De Navolging van Christus is een pleidooi voor een terugkeer naar een oorspronkelijk christendom, naar Christus zelf dus. Ondanks deze religieuze motieven is het tussen de regels door duidelijk dat Thomas sterk geïnspireerd was door de ‘heidense’ Stoa. Dat is overigens niet zo vreemd: typisch stoïsche thema’s als oprechtheid,  eenvoud en introspectie bleken prima bruikbaar in het christendom. Het is de reden waarom het gedachtegoed van de Stoa zijn eigen einde ruimschoots overleefde. Volgens Thomas komt wáár geloof van binnenuit en heeft niets te maken met uiterlijk vertoon. Een deugdzaam leven geeft innerlijke vrede en leert je eenvoud; het leven van Christus was wat dit betreft een voorbeeld dat navolging verdient (‘imiteren’).  

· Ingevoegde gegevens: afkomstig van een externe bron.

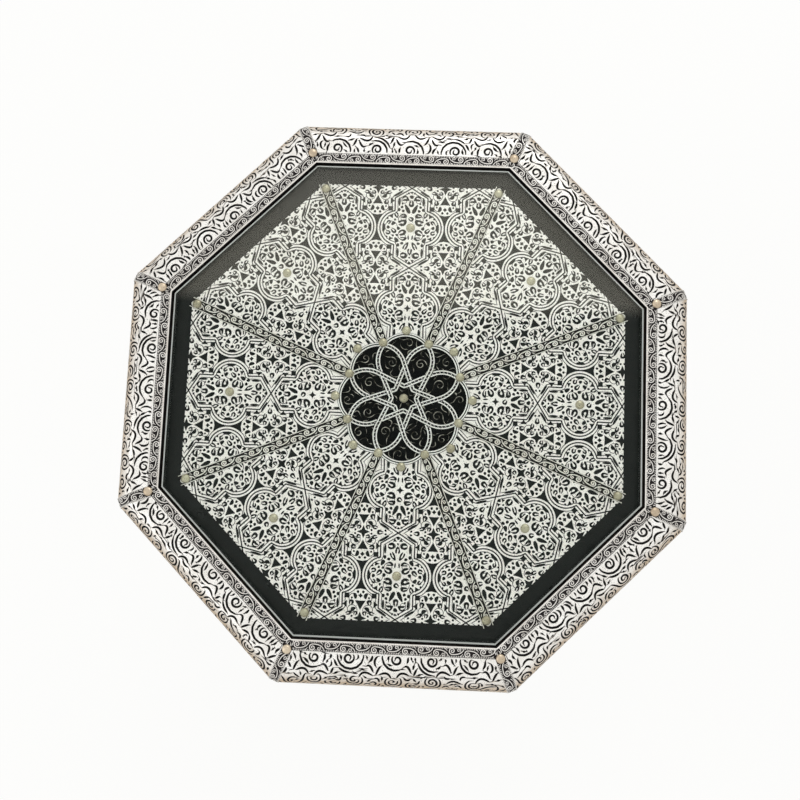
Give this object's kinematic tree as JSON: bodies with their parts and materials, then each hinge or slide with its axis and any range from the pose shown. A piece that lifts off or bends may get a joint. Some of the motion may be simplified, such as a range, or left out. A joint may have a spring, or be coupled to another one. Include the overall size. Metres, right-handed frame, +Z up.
{
  "type": "octagonal side table",
  "caption": "Octagonal side table with arched sides, a sheet-metal clad bullnose frame and a loose glass pane over a pierced metal field.",
  "frame": {"origin": "on the floor, under the middle of the top", "axes": "+Z up; the flats of the octagon face along X and Y; the side that faces the viewer looks along -Y"},
  "size_m": [0.505, 0.505, 0.5026],
  "materials": {
    "dark_wood": "dark stained hardwood, oiled",
    "embossed_metal": "embossed white metal sheet, blackened in the recesses",
    "pierced_metal": "pierced and engraved white metal sheet",
    "vine_strip": "narrow embossed strip, dark ground with a bright running vine",
    "nail_metal": "domed nickel nail heads, lightly worn",
    "strap_metal": "white metal straps with a dark middle groove",
    "black_inlay": "polished black inlay",
    "black_board": "board painted black",
    "clear_glass": "clear float glass with a polished bevel"
  },
  "bodies": {
    "table": {"border_strips": "vine_strip", "corner_blocks": "dark_wood", "corner_strips": "vine_strip", "field_nails": "nail_metal", "frame_nails": "nail_metal", "frame_rail_1": "dark_wood", "frame_rail_2": "dark_wood", "frame_rail_3": "dark_wood", "frame_rail_4": "dark_wood", "frame_rail_5": "dark_wood", "frame_rail_6": "dark_wood", "frame_rail_7": "dark_wood", "frame_rail_8": "dark_wood", "mitre_strips": "vine_strip", "radial_strips": "vine_strip", "rail_covers": "embossed_metal", "rosette_inlay": "black_inlay", "rosette_lattice": "strap_metal", "side_board_1": "dark_wood", "side_board_2": "dark_wood", "side_board_3": "dark_wood", "side_board_4": "dark_wood", "side_board_5": "dark_wood", "side_board_6": "dark_wood", "side_board_7": "dark_wood", "side_board_8": "dark_wood", "top_board": "black_board", "top_cleats": "dark_wood", "wedge_panel_1": "pierced_metal", "wedge_panel_2": "pierced_metal", "wedge_panel_3": "pierced_metal", "wedge_panel_4": "pierced_metal", "wedge_panel_5": "pierced_metal", "wedge_panel_6": "pierced_metal", "wedge_panel_7": "pierced_metal", "wedge_panel_8": "pierced_metal"},
    "glass": {"glass_pane": "clear_glass"}
  },
  "joints": [
    {"name": "glass_lift", "type": "slide", "parent": "table", "child": "glass", "axis": [0, 0, 1], "range_m": [0, 0.04]}
  ]
}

De navolging bevat niet alleen diepzinnige wijsheden en aansporingen, maar ook spreuken die op een tegeltje beter tot hun recht komen: “Vrolijk uitgaan is dikwijls oorzaak van een droevige thuiskomst en een late avond van plezier bezorgt u een treurige morgen.” (hoofdstuk 20, 34) En als Thomas schrijft: “Laat los wat alleen maar interessant is; lees eerder wat dient tot ernstige bezinning dan wat slechts de tijd vult.” (hoofdstuk 20, 2), dan weet je als boekenliefhebber dat je bij Thomas aan het verkeerde adres bent, ondanks zijn lijfspreuk ‘In een hoekje met een boekje’.

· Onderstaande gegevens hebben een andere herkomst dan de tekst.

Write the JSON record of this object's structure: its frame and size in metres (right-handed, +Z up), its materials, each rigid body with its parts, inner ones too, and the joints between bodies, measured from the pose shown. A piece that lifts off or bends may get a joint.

Er is een ander thema van de late Stoa, vooral van Seneca, dat de eeuwen wist te doorstaan. Het is terug te vinden in de geschriften van Thomas, maar ook in het dichtwerk van de twintigste-eeuwse dichter Bloem. Het is de preoccupatie met sterflijkheid, met de dood – vooral de onverbiddelijkheid ervan. De laatste twee regels van ins omnia van Bloem luiden:
 
En het voorbestemde doel van ‘t paren
Is niet minder dan de wieg het graf.
 
Thomas’ obsessie met de dood komt het duidelijkste naar voren in het drieëntwintigste hoofdstuk van het eerste boek van De navolging. Dat hoofdstuk is een ‘Bezinning op de dood’:
 
“Bij al uw daden en gedachten moest gij u zo gedragen alsof gij vandaag zoudt sterven.
Als het ochtend is, stel u dan voor dat ge de avond niet meer haalt.
En is het avond geworden, durf u dan geen morgen in het vooruitzicht stellen.
Daarom wees altijd gereed en leef zo dat de dood u nooit onvoorbereid kan vinden.
De dood is het einde van allen, en het leven van de mens glijdt als een schaduw voorbij.”
 
De Agnietenberg bleek voor Thomas bepaald geen laatste rustplaats. In 1672, na 201 jaar rust dus, werd hij opgegraven. Het boek Waar ligt Poot? (‘Over de dood en de laatste rustplaats van Nederlandse en Vlaamse schrijvers’) verhaalt tamelijk uitgebreid en smakelijk van deze onsmakelijke geschiedenis. In de jacht op geliefde en kostbare relieken werd in augustus 1672 het graf van Thomas – nota bene de prediker van soberheid – geopend. Men vond een kist die in redelijk goede conditie verkeerde. Het skelet in de kist bleek compleet en in verrassend goede staat, de tanden waren nog wit. En er was nog iets opmerkelijks, in het graf vond men bloemen die “zoo schoon bloeiden als in ‘t midden van mei”.

Het skelet werd overgebracht naar Zwolle, naar de St-Josephkapel. Op de Agnietenberg is veel later, in 1916, een gedenksteen geplaatst, naar ontwerp van de architect Cuypers. Relieken waren zo geliefd dat het de beheerder expliciet werd verboden delen van het skelet cadeau te doen of te verkopen. Toch bleek zo’n anderhalve eeuw later, in 1825, de helft van het skelet verdwenen te zijn; in 1847 werd bovendien nog een kaakbeen met drie tanden aan een Frans klooster afgestaan. De relieken zijn twee keer verhuisd, voordat ze uiteindelijk in de Nieuwe Sint-Michaelskerk in een tombe geplaatst werden. Volgens Waar ligt Poot? (pag. 137) zijn er niet veel wonderen aan de tombe van Thomas van Kempen geschied, ‘al schijnen lijders aan tandpijn met enige regelmaat baat gehad te hebben bij een bezoek aan de relieken’.